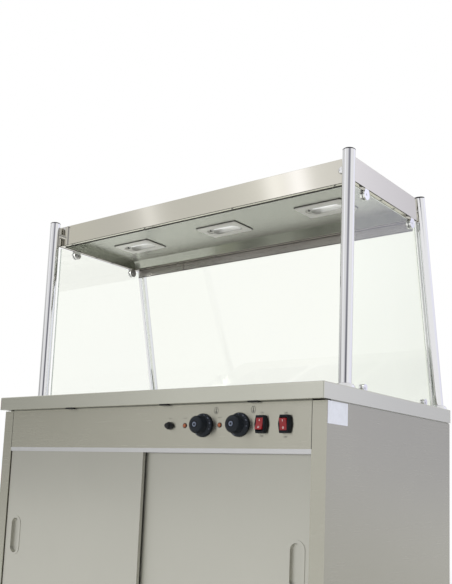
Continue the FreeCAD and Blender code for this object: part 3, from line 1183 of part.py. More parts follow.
def rear_glass_frame():
    """Placement of the rear pane: its lower edge's middle, leaning with the back posts."""
    foot_y = back_post_y(GLASS_BOTTOM) - REAR_GLASS_OFFSET / math.cos(LEAN)
    turn = FreeCAD.Rotation(Vector(1, 0, 0), math.degrees(LEAN))
    return FreeCAD.Placement(Vector(0, foot_y, GLASS_BOTTOM), turn)


def rear_glass_length():
    return (RAIL_TOP - RAIL_BITE - GLASS_BOTTOM) / math.cos(LEAN)


def rear_glass():
    """Rear pane, in front of the leaning posts, from the worktop up to the rail."""
    pane = box(-REAR_GLASS_HALF, REAR_GLASS_HALF, -GLASS / 2, GLASS / 2, 0, rear_glass_length())
    pane.Placement = rear_glass_frame()
    return pane


def clamp_block(radius):
    """A round glass clamp standing at the origin on z = 0, for a pane in the YZ plane."""
    half, slot, middle = CLAMP_WIDTH / 2, GLASS / 2 + GLASS_CLEARANCE, radius + 1
    body = fuse(box(-half, half, -radius * 0.7, radius * 0.7, 0, middle),
                rod(radius, (-half, 0, middle), (half, 0, middle)))
    ends = half + CLAMP_SCREW_PROUD
    screw = rod(CLAMP_SCREW_RADIUS, (-ends, 0, middle), (ends, 0, middle))
    gap = box(-slot, slot, -radius, radius, GLASS_FOOT, 2 * radius + 2)
    return fuse(body, screw).cut(gap)


def glass_clamps():
    """Clamps of the end panes under the canopy and on the worktop, and of the rear pane's foot."""
    upper = (CANOPY_FRONT + UPPER_CLAMPS_FROM_CANOPY[0], CANOPY_BACK - UPPER_CLAMPS_FROM_CANOPY[1])
    lower = (FRONT_POST_Y + LOWER_CLAMPS_FROM_POSTS[0], BACK_POST_Y - LOWER_CLAMPS_FROM_POSTS[1])
    clamps = []
    for side in (-1, 1):
        for y in upper:
            clamp = clamp_block(UPPER_CLAMP_RADIUS)
            clamp.rotate(Vector(), Vector(1, 0, 0), 180)
            clamp.translate(Vector(side * GLASS_X, y, CANOPY_BOTTOM))
            clamps.append(clamp)
        for y in lower:
            clamp = clamp_block(LOWER_CLAMP_RADIUS)
            clamp.translate(Vector(side * GLASS_X, y, TOP_HEIGHT))
            clamps.append(clamp)
        clamps.append(rear_foot_clamp(side * RAIL_CLIP_X))
    return Part.makeCompound(clamps)


def rear_foot_clamp(x):
    """Clamp on the worktop for the rear pane, slotted at the pane's lean."""
    frame = rear_glass_frame()
    y, radius = frame.Base.y, LOWER_CLAMP_RADIUS
    block = box(x - radius, x + radius, y - CLAMP_WIDTH / 2, y + CLAMP_WIDTH / 2,
                TOP_HEIGHT, TOP_HEIGHT + 2 * radius)
    upright = [edge for edge in block.Edges if abs(edge.BoundBox.YLength - CLAMP_WIDTH) < 1e-3
               and edge.BoundBox.ZMin > TOP_HEIGHT + radius]
    block = block.makeFillet(radius * 0.8, upright)
    slot = box(x - 2 * radius, x + 2 * radius, -GLASS / 2 - GLASS_CLEARANCE,
               GLASS / 2 + GLASS_CLEARANCE, 0, 4 * radius)
    slot.Placement = frame
    return block.cut(slot)


def rear_rail():
    """Angle rail behind the canopy that holds the rear pane's head, with its two clips."""
    y0 = RAIL_FRONT
    rail = fuse(box(-REAR_GLASS_HALF, REAR_GLASS_HALF, y0, y0 + RAIL_SHEET, RAIL_BOTTOM, RAIL_TOP),
                box(-REAR_GLASS_HALF, REAR_GLASS_HALF, y0, y0 + RAIL_LEG, RAIL_TOP - RAIL_SHEET, RAIL_TOP))
    frame = rear_glass_frame()
    clips = []
    for x in (-RAIL_CLIP_X, RAIL_CLIP_X):
        x0, x1 = x - RAIL_CLIP_WIDTH / 2, x + RAIL_CLIP_WIDTH / 2
        strap = box(x0, x1, CANOPY_BACK, y0, RAIL_BOTTOM + RAIL_BITE, CANOPY_BOTTOM + 3 * RAIL_BITE)
        head_y = back_post_y(RAIL_TOP) - REAR_GLASS_OFFSET / math.cos(LEAN)
        bridge = box(x0, x1, y0 + RAIL_SHEET, head_y + GLASS, RAIL_BOTTOM + RAIL_BITE, RAIL_TOP - RAIL_SHEET)
        slot = box(x0, x1, -GLASS / 2 - GLASS_CLEARANCE, GLASS / 2 + GLASS_CLEARANCE, 0, rear_glass_length())
        slot.Placement = frame
        clips += [strap, bridge.cut(slot)]
    return Part.makeCompound([rail] + clips)


# ---------------------------------------------------------------- build and write
def all_nodes():
    """Every named node with its shape."""
    nodes = {
        "worktop": worktop(),
        "well_tank": well_tank(),
        "well_cross_bars": well_cross_bars(),
        "side_panel_left": side_panel(-1),
        "side_panel_right": side_panel(1),
        "back_panel": back_panel(),
        "top_frame": top_frame(),
        "chassis_frame": chassis_frame(),
        "cabinet_floor": cabinet_floor(),
        "cupboard_lining": cupboard_lining(),
        "insulation_slabs": insulation_slabs(),
        "cupboard_shelf": cupboard_shelf(),
        "control_fascia": control_fascia(),
        "worktop_packers": worktop_packers(),
        "door_tracks": door_tracks(),
        "door_left": sliding_door(-1, 0),
        "door_right": sliding_door(1, 1),
        "castor_plates": castor_plates(),
        "tank_element": tank_element(),
        "cupboard_element": cupboard_element(),
        "element_guard": element_guard(),
        "thermostats": thermostats(),
        "knob_cupboard": thermostat_knob(KNOB_X[0]),
        "knob_well": thermostat_knob(KNOB_X[1]),
        "spindle_cupboard": knob_spindle(KNOB_X[0]),
        "spindle_well": knob_spindle(KNOB_X[1]),
        "neon_lamps": neon_lamps(),
        "switch_bodies": switch_bodies(),
        "rocker_lamps": switch_rocker(SWITCH_X[0], -ROCKER_TILT),
        "rocker_well": switch_rocker(SWITCH_X[1], ROCKER_TILT),
        "reset_collar": reset_collar(),
        "reset_button": reset_button(),
        "cable_gland": cable_gland(),
        "front_posts": front_posts(),
        "back_posts": back_posts(),
        "post_caps": post_caps(),
        "post_flanges": post_flanges(),
        "gantry_fixings": gantry_fixings(),
        "canopy_shell": canopy_shell(),
        "canopy_pan": canopy_pan(),
        "lamp_bezels": lamp_bezels(),
        "lamp_reflectors": lamp_reflectors(),
        "lamp_tubes": lamp_tubes(),
        "end_glasses": end_glasses(),
        "rear_glass": rear_glass(),
        "glass_clamps": glass_clamps(),
        "rear_rail": rear_rail(),
    }
    for name, x in zip(("left", "middle", "right"), PAN_XS):
        nodes["food_pan_" + name] = food_pan(x)
    for side, end in CORNERS:
        corner = ("front" if end < 0 else "back") + ("_left" if side < 0 else "_right")
        nodes["castor_fork_" + corner] = castor_fork(side, end)
        nodes["castor_wheel_" + corner] = castor_wheel(side, end)
        if has_brake(end):
            nodes["brake_pedal_" + corner] = brake_pedal(side, end)
    return nodes


def main():
    os.makedirs("parts", exist_ok=True)
    for name, shape in all_nodes().items():
        if not shape.isValid():
            print("invalid shape:", name)
        shape.exportStep(os.path.join("parts", name + ".step"))
        print(name, len(shape.Solids), "solids", round(shape.Volume / 1000.0, 2), "cm3")


main()
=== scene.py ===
"""Finishes, fine detail, light and camera for a mobile heated servery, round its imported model."""
import json
import logging
import math
from dataclasses import dataclass, field
from enum import Enum
from typing import Iterable, Sequence

import bmesh
import bpy
from mathutils import Matrix, Vector


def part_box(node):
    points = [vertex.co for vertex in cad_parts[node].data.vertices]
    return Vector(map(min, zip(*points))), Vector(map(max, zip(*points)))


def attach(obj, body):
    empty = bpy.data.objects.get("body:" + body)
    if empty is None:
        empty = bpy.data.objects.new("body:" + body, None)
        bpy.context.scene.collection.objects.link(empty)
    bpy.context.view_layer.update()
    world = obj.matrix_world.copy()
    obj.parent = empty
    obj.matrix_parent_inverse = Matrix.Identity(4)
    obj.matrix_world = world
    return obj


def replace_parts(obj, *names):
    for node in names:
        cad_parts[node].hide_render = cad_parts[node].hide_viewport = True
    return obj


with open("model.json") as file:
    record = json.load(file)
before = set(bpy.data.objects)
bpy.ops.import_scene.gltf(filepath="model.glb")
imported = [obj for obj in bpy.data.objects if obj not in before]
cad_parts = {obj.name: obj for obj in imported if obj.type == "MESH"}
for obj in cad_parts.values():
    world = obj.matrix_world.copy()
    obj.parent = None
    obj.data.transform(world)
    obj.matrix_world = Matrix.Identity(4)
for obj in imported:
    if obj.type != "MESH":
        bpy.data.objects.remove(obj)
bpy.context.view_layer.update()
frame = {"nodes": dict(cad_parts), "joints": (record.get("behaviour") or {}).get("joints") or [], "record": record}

LOG = logging.getLogger("servery")
MM = 0.001
WHITE = (1.0, 1.0, 1.0, 1.0)
Point = tuple[float, float, float]
Pair = tuple[float, float]
Level = tuple[float, ...]
Material = bpy.types.Material
Node = bpy.types.Node
Socket = bpy.types.NodeSocket
Tree = bpy.types.NodeTree


# ---- finishes
class Grain(Enum):
    """Direction a sheet was brushed in."""

    LENGTH = "X"
    HEIGHT = "Z"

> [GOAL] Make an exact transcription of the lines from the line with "for name, shape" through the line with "before = set(bpy.data.objects)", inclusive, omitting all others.

> [WRITTEN ANSWER]
    for name, shape in all_nodes().items():
        if not shape.isValid():
            print("invalid shape:", name)
        shape.exportStep(os.path.join("parts", name + ".step"))
        print(name, len(shape.Solids), "solids", round(shape.Volume / 1000.0, 2), "cm3")


main()
=== scene.py ===
"""Finishes, fine detail, light and camera for a mobile heated servery, round its imported model."""
import json
import logging
import math
from dataclasses import dataclass, field
from enum import Enum
from typing import Iterable, Sequence

import bmesh
import bpy
from mathutils import Matrix, Vector


def part_box(node):
    points = [vertex.co for vertex in cad_parts[node].data.vertices]
    return Vector(map(min, zip(*points))), Vector(map(max, zip(*points)))


def attach(obj, body):
    empty = bpy.data.objects.get("body:" + body)
    if empty is None:
        empty = bpy.data.objects.new("body:" + body, None)
        bpy.context.scene.collection.objects.link(empty)
    bpy.context.view_layer.update()
    world = obj.matrix_world.copy()
    obj.parent = empty
    obj.matrix_parent_inverse = Matrix.Identity(4)
    obj.matrix_world = world
    return obj


def replace_parts(obj, *names):
    for node in names:
        cad_parts[node].hide_render = cad_parts[node].hide_viewport = True
    return obj


with open("model.json") as file:
    record = json.load(file)
before = set(bpy.data.objects)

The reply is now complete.